Uter: In order to increase Student Trustee representation on the Board of Trustees, we will work with the student body, student government, student trustees, and Chancellor’s Office of each UMass System to draft a petition and proposal that would be presented to both the Board of Trustees and State Legislature. Furthermore, we will work to inform the student body as to why we should increase representation on the Board, and the benefits of doing so.
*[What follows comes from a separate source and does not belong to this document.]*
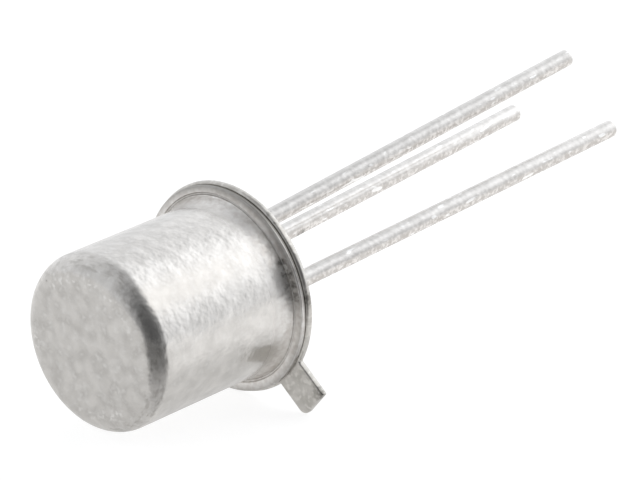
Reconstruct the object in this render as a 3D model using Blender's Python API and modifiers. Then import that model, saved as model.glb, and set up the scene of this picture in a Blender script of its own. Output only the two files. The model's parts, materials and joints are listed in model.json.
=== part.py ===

Without student support and involvement, we cannot build the momentum necessary to ensure that all of the Student Trustees are able to vote.

What would you do to relieve some of the burden on students to come up with their own funds for events?

Wright: Because Kayla and I agree that raising mandatory student fees at UMB is out of the question, we understand the exact budget numbers we will be working with for next year to provide funds to RSOs (Registered Student Organizations) and Centers on campus for their events. 

This year SEOC (Student Events and Organizations Council) was given just over $78,000 to operate on initially and then allocated an addition $33,000 to give even more support to these events.  Budget and Finance operated within an initial $30,000 budget to provide financial support to off campus initiatives.  A mandatory piece of requesting funds from either of these entities is individual fundraising by RSOs and Centers. 

While we will continue to do everything in our power to alleviate the financial burden these events incur, like securing outside donor support that directly influences the SATF (Student Activities Trust Fund), I believe it is a great learning experience, which is what college is all about, for every RSO and Center to take a piece of ownership in procuring funds for their events.  At no point in the working world will we ever have anything simply given to us on a silver platter.  Learning to fund-raise and be fiscally responsible when planning events and maintaining budgets for these events are skills that every student should invest in and be successful at for any event they would like to hold.  Owning a piece of anything we, as students, personally endeavor dramatically increases our personal investment in the project as well as our overall satisfaction level at the project’s end.

Uter: To relieve the burden of student organizations coming up with their own funds for events, we will work with student groups and the SEOC to continue to increase collaborative work among student groups and university departments. By doing this, the cost of an event is divided among many groups, and allows events to be broadcasted throughout more channels, thus increasing the turnout rate.

Furthermore, we will seek to increase the budget given to Student Activities, while also working with student groups, the student body, university departments, all other UMass System Student Government Associations, and student trustees to petition the state legislature to invest more into public higher education.